## Supplied data
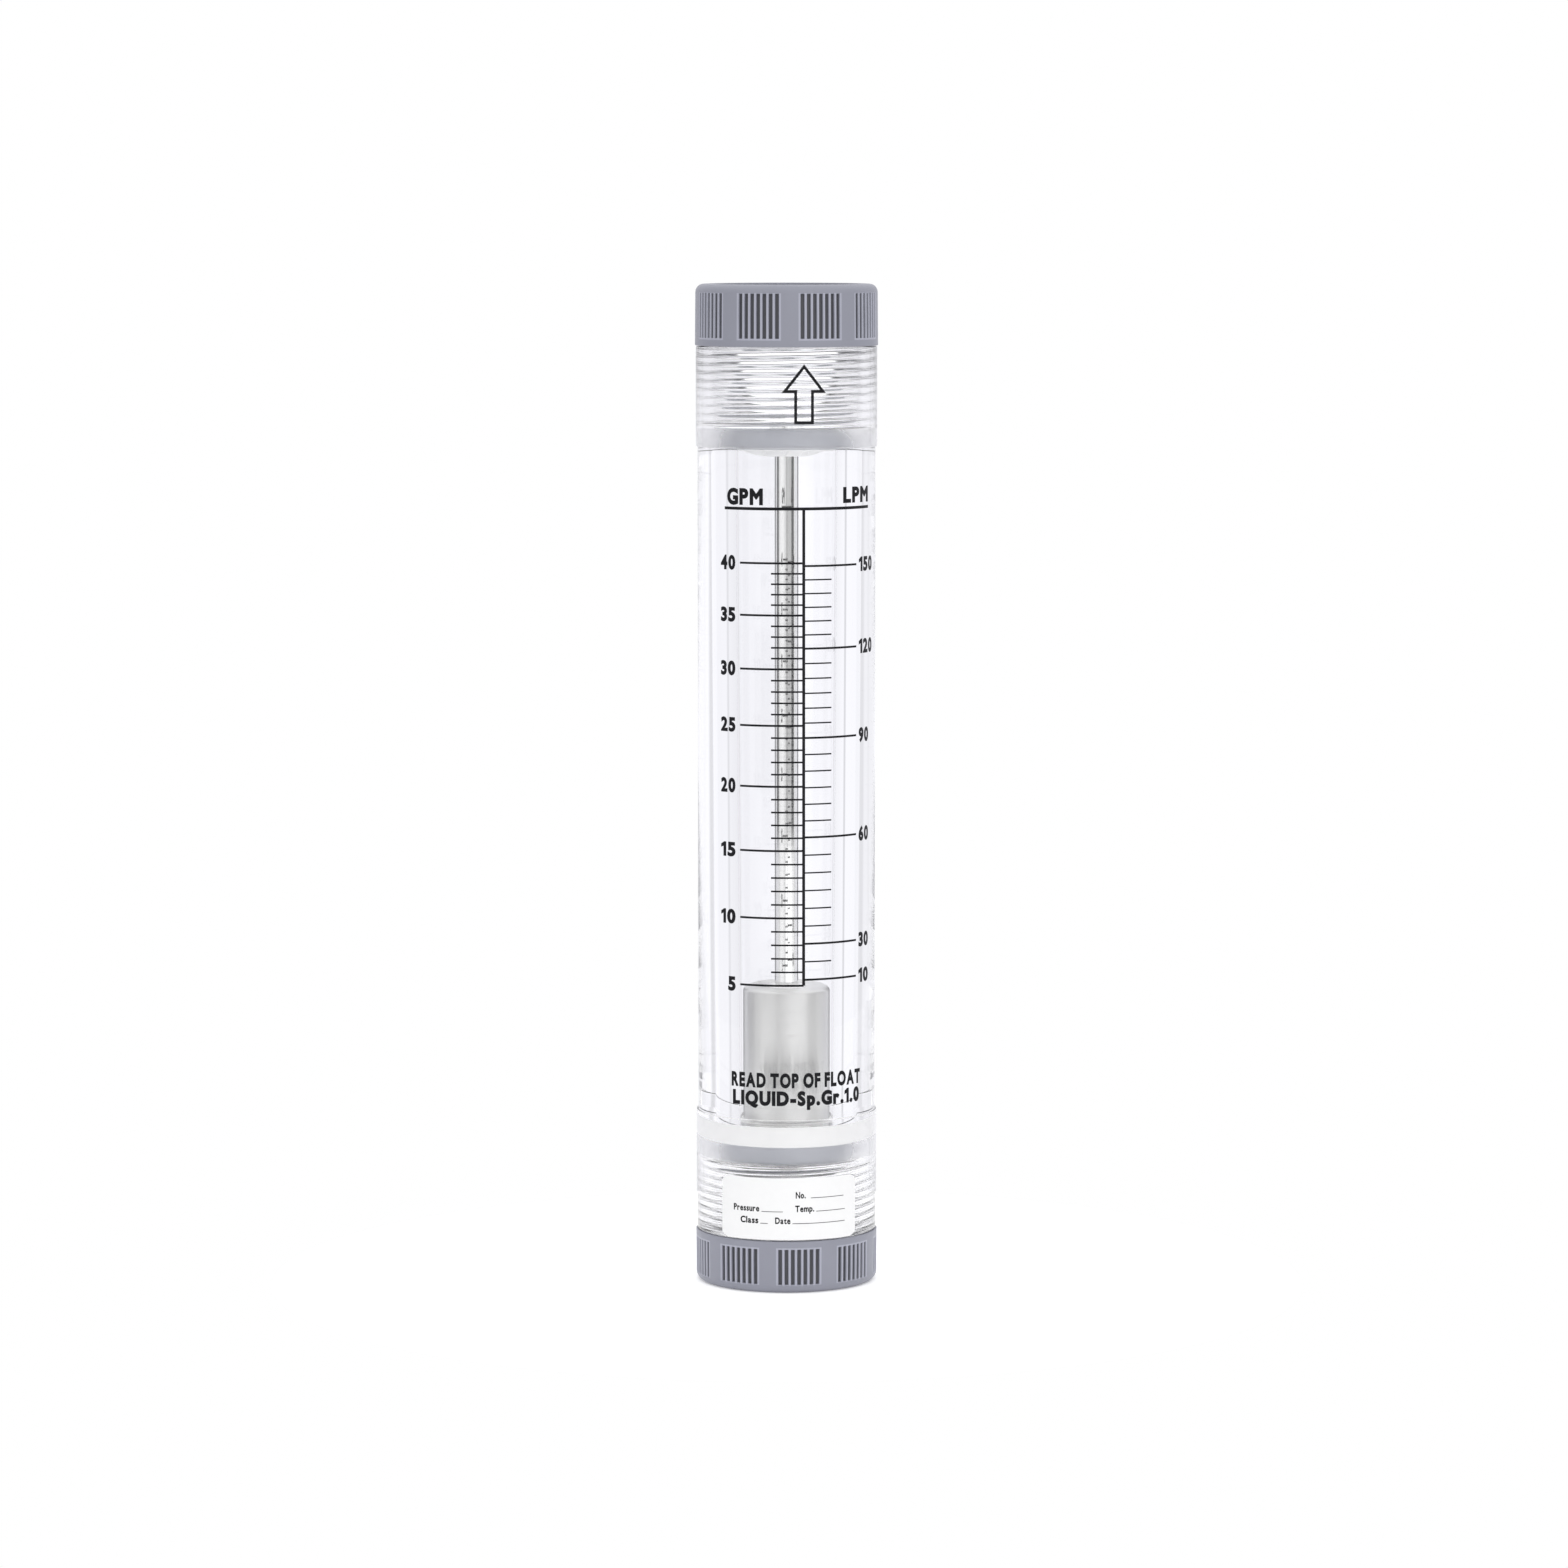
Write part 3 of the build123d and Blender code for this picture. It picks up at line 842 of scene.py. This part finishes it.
def moulded_cap(name, end, turn):
    """An end cap: outline r(z) less the grip's depth, which depends on the angle and the height."""
    size = bpy.context.scene.meter_caps
    angles, share, highlight_columns = grip_columns(size, turn)
    tall = CAP_HEIGHT[end]
    closed = size.radius - tall * math.tan(math.radians(size.draft))
    edge = size.groove_edge
    steps = 7
    outline = rounded(
        [
            (size.mouth, 0, 0.3),
            (closed, 0, size.end_round),
            (size.radius, tall, size.edge_round),
            (size.bore + size.ring_groove, tall, 0),
            (size.bore + size.ring_groove, tall - size.ring_groove, 0),
            (size.bore, tall - size.ring_groove, 0),
            (size.bore, size.flange, 0),
            (size.mouth, size.flange, 0.2),
        ],
        steps=steps,
    )
    split = 2 * steps
    ends = np.array([-0.5, -1 / 6, 1 / 6, 0.5]) * edge
    rim = np.array([edge / 2 + size.grip_rim, edge / 2 + size.grip_rim * 1.5])
    first, last = size.end_round + edge / 2 + 0.02, tall - size.groove_land
    grip_z = np.concatenate([first + ends, [tall / 2], last + ends, last + rim])
    grip_r = closed + (size.radius - closed) * grip_z / tall
    radius = np.concatenate([outline[:split, 0], grip_r, outline[split:, 0]])
    height = np.concatenate([outline[:split, 1], grip_z, outline[split:, 1]])
    along = np.clip(np.minimum(grip_z - first, last - grip_z) / edge + 0.5, 0, 1)
    # The groove share sets the grooves' depth and is also the mask of their painted shade
    groove = np.zeros((len(radius), len(angles)))
    groove[split : split + len(grip_z)] = (along * along * (3 - 2 * along))[:, None] * share
    # land is the mask of the painted highlight on the lands and rims
    land = np.zeros_like(groove)
    land[split : split + len(grip_z) - 1] = highlight_columns
    radius = radius[:, None] - size.groove_depth * groove
    if end == "upper":
        height = OVERALL - height
        radius, height, groove, land = radius[::-1], height[::-1], groove[::-1], land[::-1]
    cap = turned(name, radius, height, angles, sharp_deg=60.0)
    for label, share in (("groove", groove), ("land", land)):
        attribute = cap.data.attributes.new(label, "FLOAT", "POINT")
        attribute.data.foreach_set("value", share.ravel())
    return cap


class MESH_OT_meter_caps(bpy.types.Operator):
    """Moulded end caps with their grouped grip grooves, and the rubber inside them"""

    bl_idname = "mesh.meter_caps"
    bl_label = "End caps"

    def execute(self, context):
        size = context.scene.meter_caps
        for end, turn in (("lower", size.lower_turn), ("upper", size.upper_turn)):
            cap = moulded_cap(f"{end}_moulded_cap", end, turn)
            fit_out(cap, "housing", "grey_abs", "cap_plastic", stands_for=[f"{end}_cap"])
            finish_node(f"{end}_cap_ring", "moulded_rubber")
            finish_node(f"{end}_port_gasket", "moulded_rubber")
        return {"FINISHED"}


class MESH_OT_meter_guides(bpy.types.Operator):
    """Rod guides, stops, washers and nuts inside the ports"""

    bl_idname = "mesh.meter_guides"
    bl_label = "Guides and stops"

    def execute(self, context):
        for end in ("lower", "upper"):
            finish_node(f"{end}_guide", "guide_plastic")
            finish_node(f"{end}_stop", "turned_nylon")
            finish_node(f"{end}_rod_washer", "rod_steel")
            finish_node(f"{end}_rod_nut", "rod_steel")
        return {"FINISHED"}


class MESH_OT_meter_rod(bpy.types.Operator):
    """Ground guide rod with its two studs"""

    bl_idname = "mesh.meter_rod"
    bl_label = "Guide rod"

    def execute(self, context):
        stud, chamfer, edge = 2.5, 0.5, 0.1
        half = [
            (0, ROD_LOW),
            (stud - chamfer, ROD_LOW),
            (stud, ROD_LOW + chamfer),
            (stud, LOWER_GUIDE_HIGH),
            (ROD_RADIUS - edge, LOWER_GUIDE_HIGH),
            (ROD_RADIUS, LOWER_GUIDE_HIGH + edge),
        ]
        levels = np.linspace(LOWER_GUIDE_HIGH, UPPER_GUIDE_LOW, 12)[1:-1]
        other = [(r, ROD_LOW + ROD_HIGH - z) for r, z in half[:3]]
        other += [(r, LOWER_GUIDE_HIGH + UPPER_GUIDE_LOW - z) for r, z in half[3:]]
        outline = np.array(half + [(ROD_RADIUS, z) for z in levels] + other[::-1])
        rod = turned("ground_rod", outline[:, 0], outline[:, 1], full_turn(96), close_rows=False)
        fit_out(rod, "housing", "polished_steel", "rod_steel", stands_for=["guide_rod"])
        return {"FINISHED"}


class MESH_OT_meter_float(bpy.types.Operator):
    """Turned steel float with its two bushes"""

    bl_idname = "mesh.meter_float"
    bl_label = "Float"

    def execute(self, context):
        bore, seat, bush_length = 4.7, 5.57, 6.02
        outline = rounded(
            [
                (seat, FLOAT_LOW, 0.2),
                (FLOAT_RADIUS, FLOAT_LOW, 0.6),
                (FLOAT_RADIUS, FLOAT_HIGH, 0.8),
                (seat, FLOAT_HIGH, 0.25),
                (seat, FLOAT_HIGH - bush_length, 0),
                (bore, FLOAT_HIGH - bush_length, 0),
                (bore, FLOAT_LOW + bush_length, 0),
                (seat, FLOAT_LOW + bush_length, 0),
            ],
            steps=6,
        )
        plug = turned("turned_float", outline[:, 0], outline[:, 1], full_turn(128))
        fit_out(plug, "float", "turned_steel", "float_steel", stands_for=["float"])
        finish_node("lower_float_bush", "turned_nylon")
        finish_node("upper_float_bush", "turned_nylon")
        return {"FINISHED"}


# Words on the label: the text, its middle and its width, the ends of the blank after it,
# and the line's height
LABEL_BLANKS = [
    ("No.", 3.2, 2.9, 6.2, 16.8, 27.8),
    ("Pressure", -13.0, 8.2, -8.2, -2.0, 23.85),
    ("Temp.", 4.4, 5.6, 7.8, 17.3, 23.85),
    ("Class", -12.0, 5.6, -8.6, -6.4, 20.4),
    ("Date", -2.0, 4.4, 0.8, 17.3, 20.4),
]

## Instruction
Indicate how many lines of the material contain the string "scene", giving the number and nothing more.

## Result for this exercise
3